Charlotte, whose success as a financial center has helped its population grow toward 800,000, takes transit seriously, said David Howard, a member of the City Council and chairman of its transportation and planning committee. The city tries to channel growth into manageable areas, he said, by filling in the urban core with new development and encouraging new construction along major transportation corridors, including an expanding rail line. “It didn’t happen by mistake,” he said.

The rail line was projected to reach a ridership of 12,000 people within seven to 10 years; it hit that level in the first month and a half, he said. President Barack Obama has nominated the city’s mayor, Anthony Foxx, to be the next transportation secretary.

The drop-off in driving is already having wide-reaching effects across the country. It means that gasoline taxes, which help finance transportation investment, are bringing in less revenue. The U.S. PIRG report suggests that the nation’s shift in driving trends calls for a change in the things the nation spends that money on.

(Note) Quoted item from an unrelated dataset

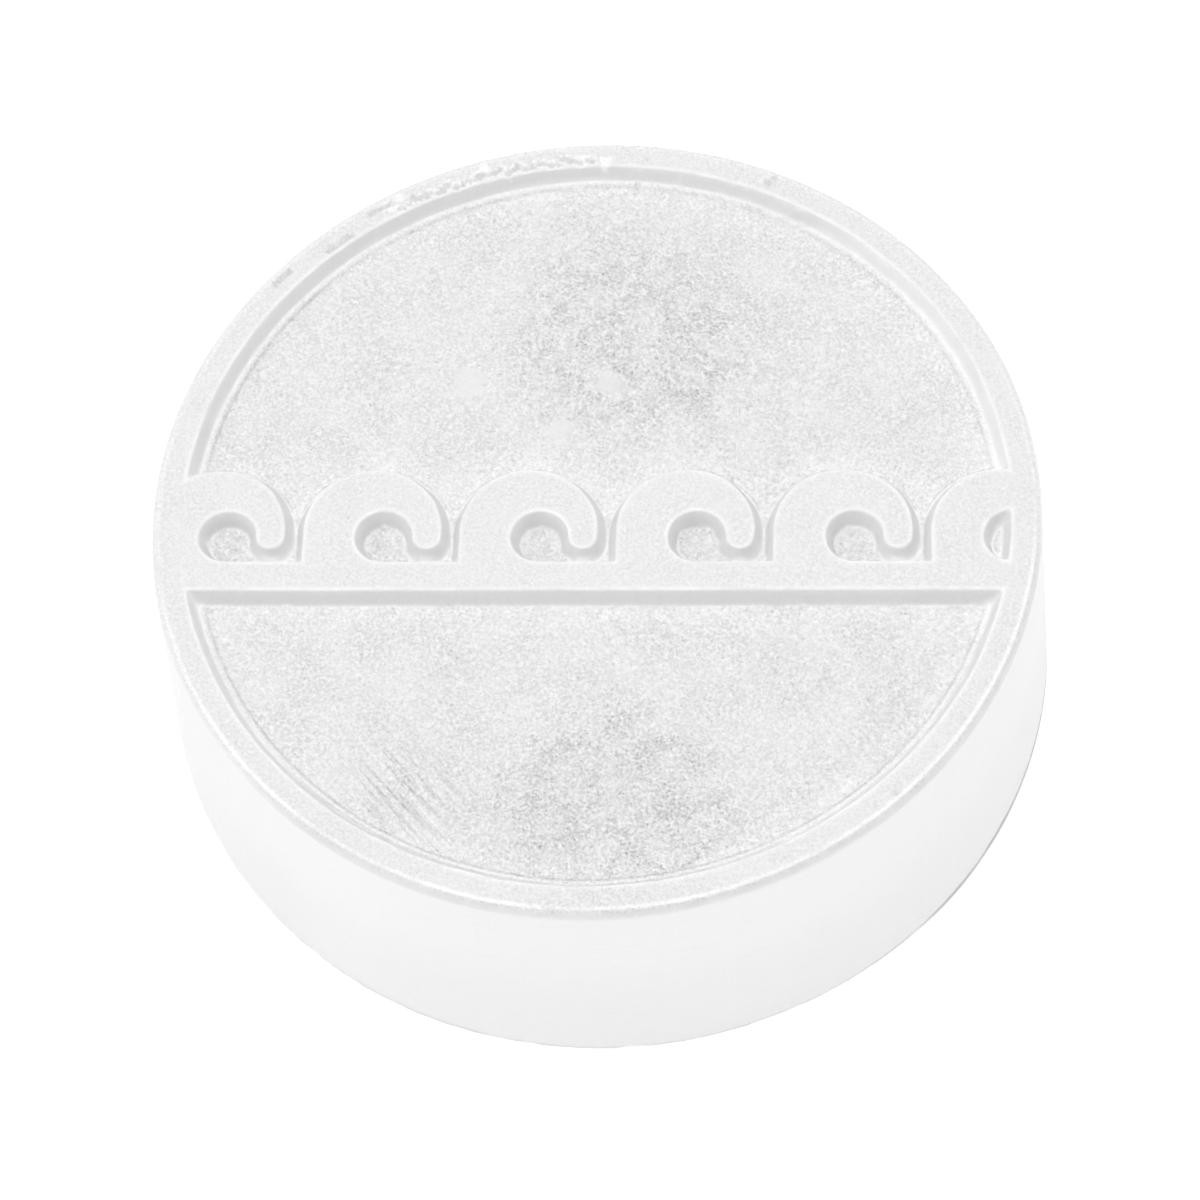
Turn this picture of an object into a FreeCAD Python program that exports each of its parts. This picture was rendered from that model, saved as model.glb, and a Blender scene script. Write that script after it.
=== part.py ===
import FreeCAD, Part
import math
import os

from FreeCAD import Vector

# A cast puck of hard shaving soap: a thick disc that widens slightly towards its base, with a raised rim
# round a sunken face, and a band of curling waves that stands on the face as high as the rim.
# Millimetres. The origin is the centre of the flat underside, +Z points up out of the face, and the band of
# waves runs along X with its bar on the -Y side.

# Driving dimensions of the casting.
HEIGHT = 22.8
TOP_RADIUS = 35.0
BASE_RADIUS = 36.2
RIM_INNER_RADIUS = 32.6
FACE_DEPTH = 1.45
DRAFT = math.radians(25.0)

# A narrow ledge runs round the foot of the rim, one small step above the sunken face.
LEDGE_WIDTH = 0.55
LEDGE_STEP = 0.2

# Edge rounds.
RIM_OUTER_ROUND = 0.6
RIM_INNER_ROUND = 0.2
BASE_ROUND = 0.5

# The band of waves, measured at the height of the rim. The row is wider than the face, so the rim cuts off
# the first and last waves.
WAVE_COUNT = 6
WAVE_PITCH = 12.3
ROW_SHIFT = 1.0
WAVE_RADIUS = 5.4
BAND_BOTTOM = -7.2
BAR_WIDTH = 2.5
CURL_RADIUS = 2.3
CURL_SHIFT = 0.9

# Worked out from the dimensions above.
LEDGE_DEPTH = FACE_DEPTH - LEDGE_STEP
LEDGE_RADIUS = RIM_INNER_RADIUS - LEDGE_DEPTH * math.tan(DRAFT)
FACE_TOP_RADIUS = LEDGE_RADIUS - LEDGE_WIDTH
FACE_RADIUS = FACE_TOP_RADIUS - LEDGE_STEP * math.tan(DRAFT)
FACE_Z = HEIGHT - FACE_DEPTH
LEDGE_Z = HEIGHT - LEDGE_DEPTH
WALL_RUN = FACE_DEPTH * math.tan(DRAFT)
WAVE_Y = BAND_BOTTOM + WAVE_RADIUS
BAR_TOP = BAND_BOTTOM + BAR_WIDTH
CURL_Y = BAR_TOP + CURL_RADIUS
CREST_HALF = math.sqrt(WAVE_RADIUS**2 - (WAVE_Y - CURL_Y) ** 2)
TONGUE_RADIUS = (CREST_HALF - CURL_SHIFT - CURL_RADIUS) / 2
FIRST_WAVE_X = ROW_SHIFT - WAVE_PITCH * (WAVE_COUNT - 1) / 2


def recess():
    """The sunken space inside the rim: the wide part above the ledge and the shallow step below it."""
    upper = Part.makeCone(LEDGE_RADIUS, RIM_INNER_RADIUS, LEDGE_DEPTH, Vector(0, 0, LEDGE_Z))
    lower = Part.makeCone(FACE_RADIUS, FACE_TOP_RADIUS, LEDGE_STEP, Vector(0, 0, FACE_Z))
    return upper.fuse(lower).removeSplitter()


def ring_edges(shape, radius, z):
    """The circular edges of the shape with this radius at this height."""
    return [
        edge
        for edge in shape.Edges
        if isinstance(edge.Curve, Part.Circle)
        and abs(edge.Curve.Radius - radius) < 1e-6
        and abs(edge.Curve.Center.z - z) < 1e-6
    ]


def puck_body():
    """The soap itself, with the sunken face and rounded edges."""
    blank = Part.makeCone(BASE_RADIUS, TOP_RADIUS, HEIGHT)
    body = blank.cut(recess())
    body = body.makeFillet(RIM_OUTER_ROUND, ring_edges(body, TOP_RADIUS, HEIGHT))
    body = body.makeFillet(RIM_INNER_ROUND, ring_edges(body, RIM_INNER_RADIUS, HEIGHT))
    return body.makeFillet(BASE_ROUND, ring_edges(body, BASE_RADIUS, 0))


def disc(x, y, radius, spread):
    """A drafted disc from the face to the rim's height; spread is how much wider it is at its foot."""
    return Part.makeCone(radius + spread, radius, FACE_DEPTH, Vector(x, y, FACE_Z))


def rectangle(x_from, x_to, y_from, y_to, z):
    """A closed rectangular wire at this height."""
    plan = [(x_from, y_from), (x_to, y_from), (x_to, y_to), (x_from, y_to), (x_from, y_from)]
    return Part.makePolygon([Vector(x, y, z) for x, y in plan])


def block(x_from, x_to, y_from, y_to, left=0, bottom=0, top=0):
    """A block from the face to the rim's height; each named side stands out by that much more at its foot."""
    foot = rectangle(x_from - left, x_to, y_from - bottom, y_to + top, FACE_Z)
    head = rectangle(x_from, x_to, y_from, y_to, HEIGHT)
    return Part.makeLoft([foot, head], True, True)


def wave(x):
    """One wave that curls to the right: a full back, a round curl open to the right and a rounded tongue."""
    curl_x = x + CURL_SHIFT
    tongue_x = curl_x + CURL_RADIUS + TONGUE_RADIUS
    crest = disc(x, WAVE_Y, WAVE_RADIUS, WALL_RUN)
    mouth = block(curl_x, x + WAVE_PITCH, BAR_TOP, CURL_Y, bottom=-WALL_RUN)
    back = block(x - WAVE_RADIUS, x, BAND_BOTTOM, WAVE_Y, left=WALL_RUN, bottom=WALL_RUN)
    curl = disc(curl_x, CURL_Y, CURL_RADIUS, -WALL_RUN)
    tongue = disc(tongue_x, CURL_Y, TONGUE_RADIUS, WALL_RUN)
    return crest.cut(mouth).fuse(back).cut(curl).fuse(tongue)


def wave_relief():
    """The row of waves on its bar, trimmed to the space inside the rim, so it meets the puck face to face."""
    bar = block(-TOP_RADIUS, TOP_RADIUS, BAND_BOTTOM, BAR_TOP, bottom=WALL_RUN, top=WALL_RUN)
    waves = [wave(FIRST_WAVE_X + WAVE_PITCH * i) for i in range(WAVE_COUNT)]
    relief = bar.multiFuse(waves).removeSplitter()
    return relief.common(recess()).Solids[0]


def main():
    os.makedirs("parts", exist_ok=True)
    for name, solid in (("puck_body", puck_body()), ("wave_relief", wave_relief())):
        print(name, solid.isValid(), round(solid.Volume / 1000, 3), "cm3")
        solid.exportStep(f"parts/{name}.step")


main()
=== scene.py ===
import math
import random

import bpy
import numpy as np
from mathutils import Matrix, Vector
from mathutils.geometry import delaunay_2d_cdt


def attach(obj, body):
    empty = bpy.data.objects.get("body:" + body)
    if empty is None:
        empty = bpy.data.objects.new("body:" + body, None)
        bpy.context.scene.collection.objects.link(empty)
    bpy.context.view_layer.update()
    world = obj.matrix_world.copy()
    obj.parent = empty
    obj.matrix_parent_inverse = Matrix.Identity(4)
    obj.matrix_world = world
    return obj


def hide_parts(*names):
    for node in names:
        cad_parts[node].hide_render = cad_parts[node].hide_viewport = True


# A cast puck of hard white soap: a drafted disc with a raised rim, a sunken face and a raised band of
# curling waves. Lengths are millimetres until a mesh is made.
MM = 0.001

# The casting, as in the CAD.
HEIGHT = 22.8
TOP_RADIUS = 35.0
BASE_RADIUS = 36.2
RIM_INNER_RADIUS = 32.6
FACE_DEPTH = 1.45
DRAFT = math.radians(25.0)
LEDGE_WIDTH = 0.55
LEDGE_STEP = 0.2
RIM_OUTER_ROUND = 0.6
BASE_ROUND = 0.5
WAVE_COUNT = 6
WAVE_PITCH = 12.3
ROW_SHIFT = 1.0
WAVE_RADIUS = 5.4
BAND_BOTTOM = -7.2
BAR_WIDTH = 2.5
CURL_RADIUS = 2.3
CURL_SHIFT = 0.9

FACE_Z = HEIGHT - FACE_DEPTH
LEDGE_Z = FACE_Z + LEDGE_STEP
LEDGE_INNER_RADIUS = RIM_INNER_RADIUS - (FACE_DEPTH - LEDGE_STEP) * math.tan(DRAFT) - LEDGE_WIDTH
WAVE_Y = BAND_BOTTOM + WAVE_RADIUS
BAR_TOP = BAND_BOTTOM + BAR_WIDTH
CURL_Y = BAR_TOP + CURL_RADIUS
CURL_TOP = CURL_Y + CURL_RADIUS
CREST_TOP = WAVE_Y + WAVE_RADIUS
CREST_HALF = math.sqrt(WAVE_RADIUS**2 - (WAVE_Y - CURL_Y) ** 2)
TONGUE_RADIUS = (CREST_HALF - CURL_SHIFT - CURL_RADIUS) / 2
FIRST_WAVE_X = ROW_SHIFT - WAVE_PITCH * (WAVE_COUNT - 1) / 2

# Where the flat land on top of the rim ends.
LAND_RADIUS = TOP_RADIUS - RIM_OUTER_ROUND

# Fillet at the foot of every wall on the face.
FOOT_FILLET = 0.12

# The mesh of the top. Its edges follow lines at these distances from the raised parts, negative on them.
LINE_LEVELS = (-0.4, -0.2, -0.09, 0.0, 0.08, 0.3, 0.52, 0.62, 0.73, 0.84, 0.97)
LINE_SPACING = 0.24
GRID_STEP = 0.1
LAND_RINGS = (33.2, 33.45, 33.65, 33.85, 34.04, 34.22, LAND_RADIUS)
LEDGE_RINGS = (LEDGE_INNER_RADIUS + 0.09, LEDGE_INNER_RADIUS - 0.05, LEDGE_INNER_RADIUS - 0.2)
LEDGE_RING_POINTS = 640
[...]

“When dollars are so scarce, we need to be sure we’re not building highways that aren’t really needed – especially if doing so means neglecting repairs of existing highways, and neglecting to build transit projects when transit ridership is soaring,” Baxandall said

Kenneth Orski, a transportation consultant, offered a skeptical view of the permanence of the driving trend.

“When 20-somethings get older and start having kids, they move to the more affordable suburbs in search of more space and better schools – and start driving,” he said.

Robert Poole Jr., director of transportation policy for the Reason Foundation, a libertarian research organization, also viewed the new report with a measure of incredulity, calling its conclusions “exaggerated.”

Young people have been slow to buy cars, he said, in part because of “the very large degree of youth unemployment and underemployment,” a situation that might change with an improving economy. He added that the emergence of self-driving vehicles “may re-empower elderly people to continue using cars far into their last years,” offsetting any potential decline from younger adults.